A4: Theoretically, the gravitational field strength approaches zero as the distance (r) approaches infinity. However, because the universe contains matter everywhere, true zero gravitational field strength is practically unattainable in any finite region of space.

Q5: How is gravitational field strength related to potential energy?

A5: Gravitational field strength is related to gravitational potential energy. The negative gradient of the gravitational potential (the rate of change of potential with respect to distance) is equal to the gravitational field strength. This means that the steeper the potential energy gradient, the stronger the gravitational field strength.

Conclusion: A Deeper Understanding of Gravity

Understanding the formula for gravitational field strength provides a key to unlocking many mysteries of the universe.
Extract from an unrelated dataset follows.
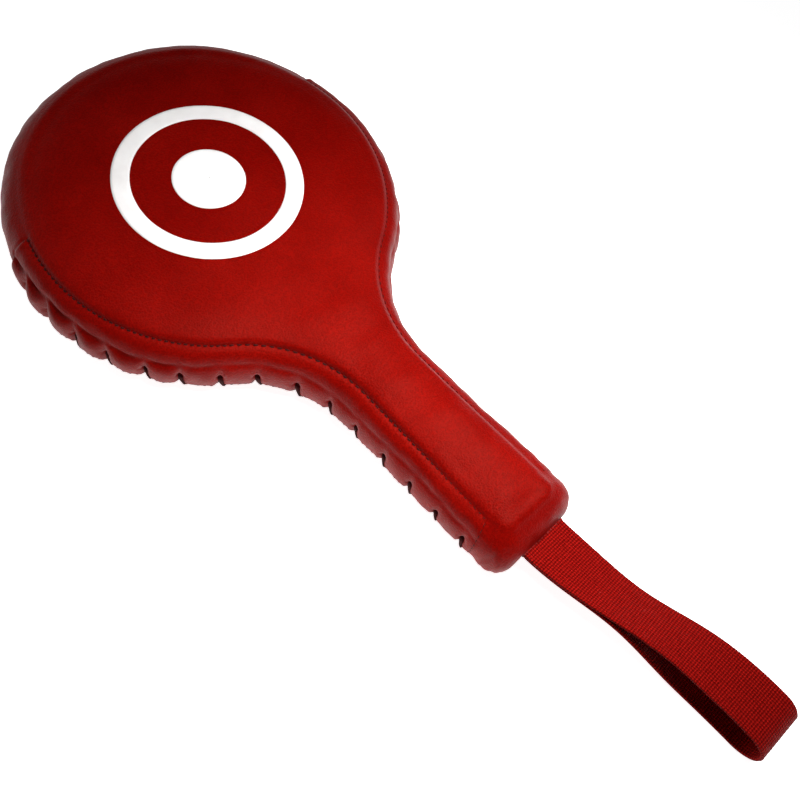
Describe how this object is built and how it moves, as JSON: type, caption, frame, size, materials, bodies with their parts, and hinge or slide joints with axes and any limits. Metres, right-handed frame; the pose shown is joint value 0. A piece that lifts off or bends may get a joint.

From the simple act of dropping an apple to the intricate dynamics of planetary orbits and space exploration, this formula serves as a powerful tool for analyzing and predicting gravitational effects. While the simple formula g = GM/r² provides a good approximation in many situations, it's essential to remember its limitations and appreciate the complexities that arise in more realistic scenarios. This comprehensive guide has equipped you with a deeper understanding of gravitational field strength, paving the way for further exploration of this fascinating and fundamental force of nature.